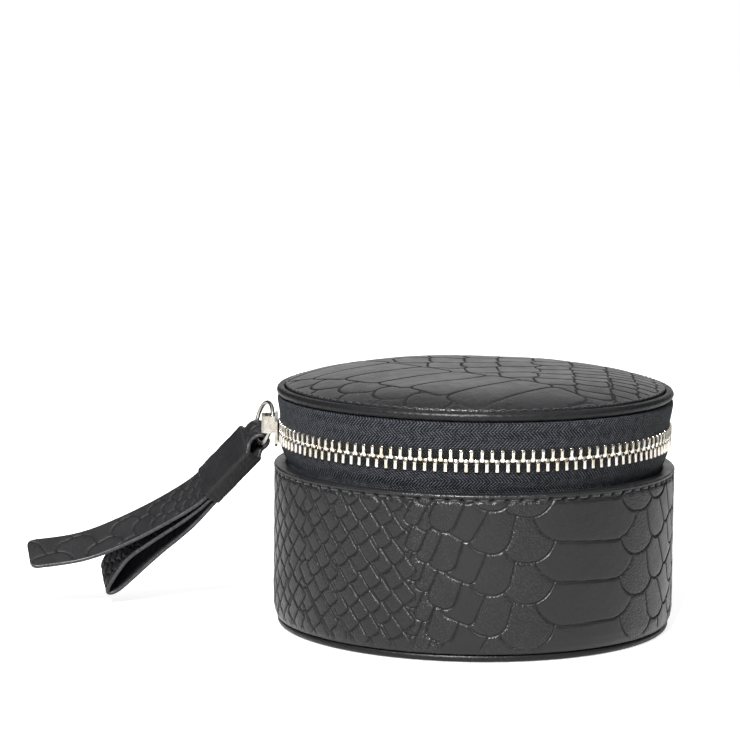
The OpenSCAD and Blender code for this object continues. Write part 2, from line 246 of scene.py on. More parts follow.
class Shader:
    """A node tree of a material or a world, with short calls for its nodes. skin is its main node."""

    def __init__(self, name, kind="materials", skin="Principled BSDF"):
        self.owner = getattr(bpy.data, kind).new(name)
        self.owner.use_nodes = True
        self.tree = self.owner.node_tree
        self.skin = self.tree.nodes[skin]

    def add(self, kind, inputs=None, **settings):
        made = self.tree.nodes.new("ShaderNode" + kind)
        for key, value in settings.items():
            setattr(made, key, value)
        for key, value in (inputs or {}).items():
            self.put(made.inputs[key], value)
        return made

    def put(self, socket, value):
        if isinstance(value, bpy.types.NodeSocket):
            self.tree.links.new(value, socket)
        elif isinstance(value, (tuple, list)) and len(value) == 3 and socket.type == "RGBA":
            socket.default_value = (*value, 1)
        else:
            socket.default_value = value

    def math(self, operation, a, b=0.0, c=0.0):
        return self.add("Math", {0: a, 1: b, 2: c}, operation=operation).outputs[0]

    def times(self, a, b):
        return self.math("MULTIPLY", a, b)

    def plus(self, a, b):
        return self.math("ADD", a, b)

    def sine(self, value, pitch):
        """A sine of the value between 0 and 1, repeating at the pitch."""
        return self.math("MULTIPLY_ADD", self.math("SINE", self.times(value, TAU / pitch)), 0.5, 0.5)

    def vector(self, operation, a, b):
        return self.add("VectorMath", {0: a, 1: b}, operation=operation).outputs[0]

    def place(self):
        return self.add("TexCoord").outputs["Object"]

    def mark(self, name, output="Fac"):
        """Values kept on the mesh."""
        return self.add("Attribute", attribute_name=name, attribute_type="GEOMETRY").outputs[output]

    def noise(self, scale, detail=3.0, rough=0.5, at=None, output="Fac"):
        where = self.place() if at is None else at
        return self.add("TexNoise", {"Vector": where, "Scale": scale, "Detail": detail,
                                     "Roughness": rough}).outputs[output]

    def cells(self, scale, feature="F1", at=None):
        where = self.place() if at is None else at
        return self.add("TexVoronoi", {"Vector": where, "Scale": scale},
                        feature=feature).outputs["Distance"]

    def ramp(self, value, stops):
        """A ramp from (position, grey or colour) stops."""
        made = self.add("ValToRGB", {"Fac": value})
        ramp = made.color_ramp
        while len(ramp.elements) < len(stops):
            ramp.elements.new(0.5)
        for element, (at, colour) in zip(ramp.elements, stops):
            element.position = at
            element.color = (*colour, 1) if hasattr(colour, "__len__") else (colour,) * 3 + (1,)
        return made.outputs["Color"]

    def scaled(self, value, low, high, to_low, to_high):
        return self.add("MapRange", {"Value": value, "From Min": low, "From Max": high,
                                     "To Min": to_low, "To Max": to_high}).outputs["Result"]

    def mix(self, share, a, b):
        return self.add("Mix", {0: share, 6: a, 7: b}, data_type="RGBA").outputs[2]

    def bump(self, height, strength, distance_mm, under=None):
        inputs = {"Height": height, "Strength": strength, "Distance": distance_mm * MM}
        if under is not None:
            inputs["Normal"] = under
        return self.add("Bump", inputs).outputs["Normal"]

    def finish(self, colour, roughness, normal=None, **plain):
        self.put(self.skin.inputs["Base Color"], colour)
        self.put(self.skin.inputs["Roughness"], roughness)
        if normal is not None:
            self.put(self.skin.inputs["Normal"], normal)
        for key, value in plain.items():
            self.put(self.skin.inputs[key.replace("_", " ")], value)
        return self.owner


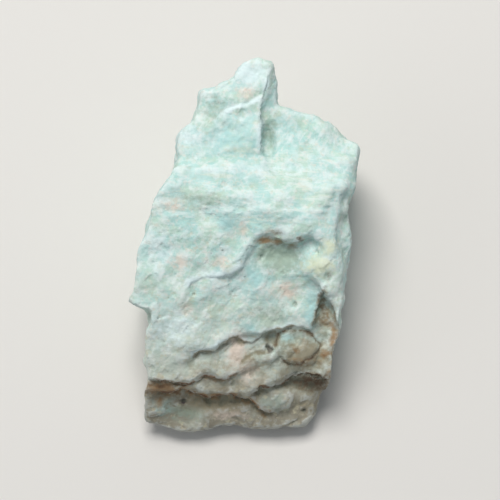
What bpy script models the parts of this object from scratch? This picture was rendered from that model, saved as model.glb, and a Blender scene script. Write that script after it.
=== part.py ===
"""A lump of rough amazonite, lying on its broken flat back with its stepped face up.

The stone is one piece. It is modelled the way it broke: plates of feldspar, each with its own
outline and its own level, lie on each other like the treads of an uneven stair. They are joined,
trimmed to the stone's outline, split along cleavage planes at the back and sides, and roughened.

Everything is first drawn facing the viewer: X to the right, Y up the face and Z out of it, in
millimetres. The `face` empty then lays that drawing back, so that the stone rests on the plane z = 0.
"""

import math

import bmesh
import bpy
from mathutils import Euler, Matrix, Vector, noise

MM = 0.001

LEAN = math.radians(10)  # the face tips this far towards the viewer when the stone lies down
REST_DEPTH = 2.6  # from the middle of the face's drawing plane down to the surface the stone lies on
FAR = 50.0  # further than any point of the stone

GRAIN = 0.26  # size of the cells the joined rock is rebuilt from
TRIANGLES = 9800  # how finely the finished surface is faceted

STONE_COLOUR = (0.56, 0.74, 0.69, 1.0)
STONE_ROUGHNESS = 0.62

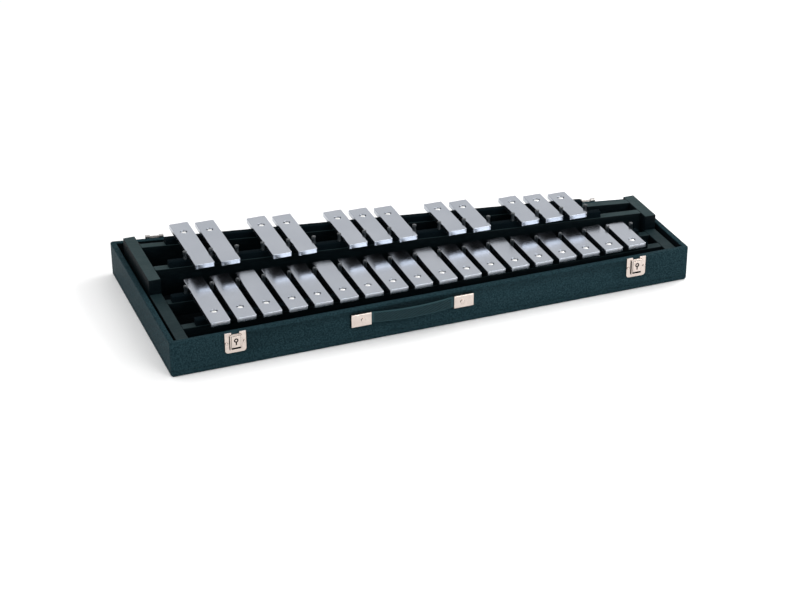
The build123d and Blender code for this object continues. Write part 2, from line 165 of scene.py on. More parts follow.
def welded(node):
    """The CAD node's mesh as a bmesh with its doubled vertices merged and flat faces joined."""
    edit = bmesh.new()
    edit.from_mesh(frame["nodes"][node].data)
    bmesh.ops.remove_doubles(edit, verts=edit.verts, dist=WELD_DISTANCE)
    for layers in (edit.loops.layers, edit.verts.layers):
        for kind in (layers.float_vector, layers.float_color, layers.color):
            for layer in list(kind.values()):
                kind.remove(layer)
    bmesh.ops.dissolve_limit(
        edit, angle_limit=math.radians(FLAT_ANGLE), verts=edit.verts, edges=edit.edges,
    )
    return edit


def softened(node, material, width, segments=3):
    """A copy of a CAD node with its sharp edges rounded."""
    edit = welded(node)
    sharp = [
        edge for edge in edit.edges
        if edge.is_manifold and edge.calc_face_angle() > math.radians(LEAST_SHARP_ANGLE)
    ]
    bmesh.ops.bevel(
        edit, geom=sharp, offset=width, segments=segments, profile=0.5,
        affect="EDGES", clamp_overlap=True,
    )
    piece = add_piece(f"{node}_rounded", to_mesh(edit, node), material, node)
    weighted = piece.modifiers.new("flat_faces", "WEIGHTED_NORMAL")
    weighted.keep_sharp = True
    return piece


def islands(node):
    """Lists of points, one for each separate solid in a CAD node, from bass to treble."""
    edit = bmesh.new()
    edit.from_mesh(frame["nodes"][node].data)
    bmesh.ops.remove_doubles(edit, verts=edit.verts, dist=WELD_DISTANCE)
    unseen = set(edit.verts)
    found = []
    while unseen:
        stack = [unseen.pop()]
        points = []
        while stack:
            vertex = stack.pop()
            points.append(vertex.co.copy())
            for edge in vertex.link_edges:
                other = edge.other_vert(vertex)
                if other in unseen:
                    unseen.remove(other)
                    stack.append(other)
        found.append(points)
    edit.free()
    return sorted(found, key=lambda points: sum(p.x for p in points) / len(points))


def box_of(points):
    """Lowest and highest corner of some points."""
    low = Vector(min(p[axis] for p in points) for axis in range(3))
    high = Vector(max(p[axis] for p in points) for axis in range(3))
    return low, high


def centres(node):
    """Box centres of the separate solids in a CAD node."""
    return [sum(box_of(points), Vector()) / 2 for points in islands(node)]


# ---------------------------------------------------------------- materials
RANGE_SOCKETS = ("From Min", "From Max", "To Min", "To Max")


class Look:
    """A procedural material: a Principled shader with textures in the object's own space."""

    def __init__(self, name, **constants):
        self.material = bpy.data.materials.new(name)
        self.material.use_nodes = True
        self.nodes = self.material.node_tree.nodes
        self.links = self.material.node_tree.links
        self.shader = self.nodes["Principled BSDF"]
        for socket, value in constants.items():
            self.shader.inputs[socket.replace("_", " ")].default_value = value
        self.place = self.nodes.new("ShaderNodeTexCoord").outputs["Object"]

    def stretched(self, scale):
        """Object coordinates, scaled along each axis."""
        mapping = self.nodes.new("ShaderNodeMapping")
        mapping.inputs["Scale"].default_value = scale
        self.links.new(self.place, mapping.inputs["Vector"])
        return mapping.outputs["Vector"]

    def noise(self, scale, detail=3.0, roughness=0.5, place=None):
        texture = self.nodes.new("ShaderNodeTexNoise")
        texture.inputs["Scale"].default_value = scale
        texture.inputs["Detail"].default_value = detail
        texture.inputs["Roughness"].default_value = roughness
        self.links.new(place or self.place, texture.inputs["Vector"])
        return texture.outputs["Fac"]

    def cells(self, scale, feature="F1"):
        texture = self.nodes.new("ShaderNodeTexVoronoi")
        texture.feature = feature
        texture.inputs["Scale"].default_value = scale
        self.links.new(self.place, texture.inputs["Vector"])
        return texture.outputs["Distance"]

    def remap(self, value, low, high, to_low, to_high):
        node = self.nodes.new("ShaderNodeMapRange")
        for socket, number in zip(RANGE_SOCKETS, (low, high, to_low, to_high)):
            node.inputs[socket].default_value = number
        self.links.new(value, node.inputs["Value"])
        return node.outputs["Result"]

    def mix_colour(self, factor, first, second):
        node = self.nodes.new("ShaderNodeMix")
        node.data_type = "RGBA"
        self.links.new(factor, node.inputs["Factor"])
        for socket, value in ((node.inputs[6], first), (node.inputs[7], second)):
            if isinstance(value, tuple):
                socket.default_value = (*value, 1.0)
            else:
                self.links.new(value, socket)
        return node.outputs[2]

    def bump(self, height, strength, distance, below=None):
        node = self.nodes.new("ShaderNodeBump")
        node.inputs["Strength"].default_value = strength
        node.inputs["Distance"].default_value = distance
        self.links.new(height, node.inputs["Height"])
        if below is not None:
            self.links.new(below, node.inputs["Normal"])
        return node.outputs["Normal"]

    def normal_part(self, axis):
        """One component of the object's own surface normal."""
        coordinates = self.nodes.new("ShaderNodeTexCoord")
        parts = self.nodes.new("ShaderNodeSeparateXYZ")
        self.links.new(coordinates.outputs["Normal"], parts.inputs["Vector"])
        return parts.outputs[axis]

    def facing_up(self, low, high):
        """0 on upright faces and 1 on level ones."""
        return self.remap(self.normal_part("Z"), low, high, 0.0, 1.0)

    def facing_out(self, low, high):
        """1 on faces that look to the front, the back or up and 0 on their side walls."""
        size = self.nodes.new("ShaderNodeMath")
        size.operation = "ABSOLUTE"
        self.links.new(self.normal_part("Y"), size.inputs[0])
        larger = self.nodes.new("ShaderNodeMath")
        larger.operation = "MAXIMUM"
        self.links.new(size.outputs["Value"], larger.inputs[0])
        self.links.new(self.normal_part("Z"), larger.inputs[1])
        return self.remap(larger.outputs["Value"], low, high, 0.0, 1.0)

    def blend(self, factor, first, second):
        """A number on upright faces that turns into a texture's value on level ones."""
        node = self.nodes.new("ShaderNodeMix")
        self.links.new(factor, node.inputs["Factor"])
        node.inputs[2].default_value = first
        self.links.new(second, node.inputs[3])
        return node.outputs[0]

    def feed(self, socket, value):
        self.links.new(value, self.shader.inputs[socket])


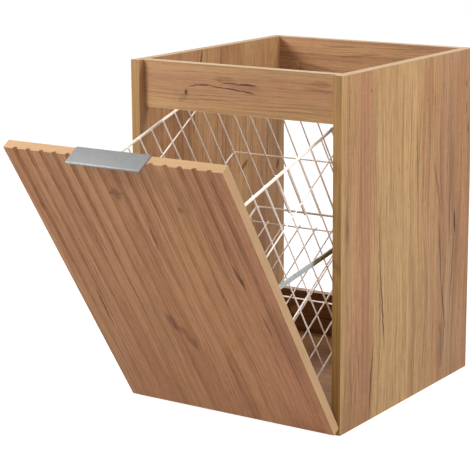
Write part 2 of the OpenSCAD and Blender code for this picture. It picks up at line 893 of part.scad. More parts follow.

TASK REQUIREMENTS:
The required output is the exact run of lines from the beginning of the listing above to the line that contains "node tree of", inclusive of both.

TASK OUTPUT:
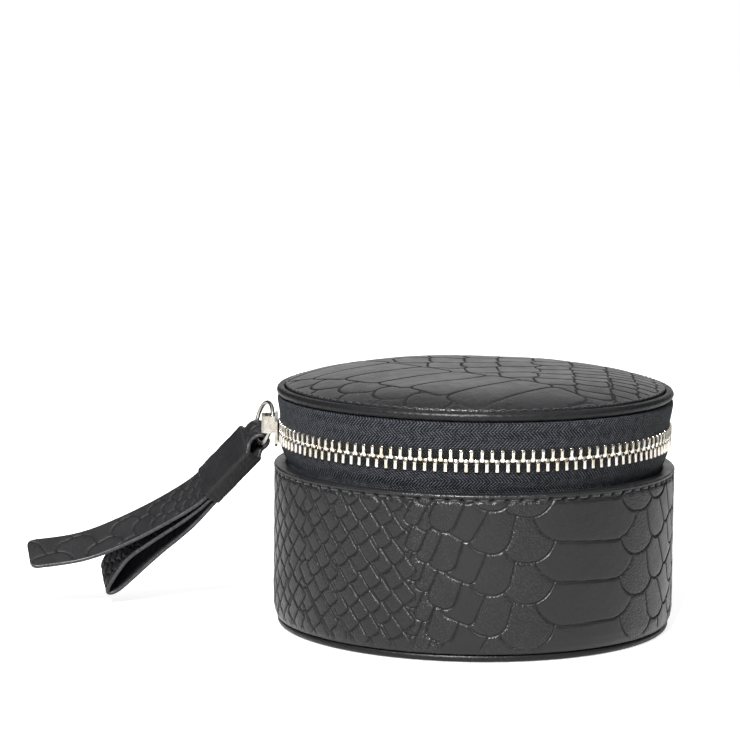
The OpenSCAD and Blender code for this object continues. Write part 2, from line 246 of scene.py on. More parts follow.
class Shader:
    """A node tree of a material or a world, with short calls for its nodes. skin is its main node."""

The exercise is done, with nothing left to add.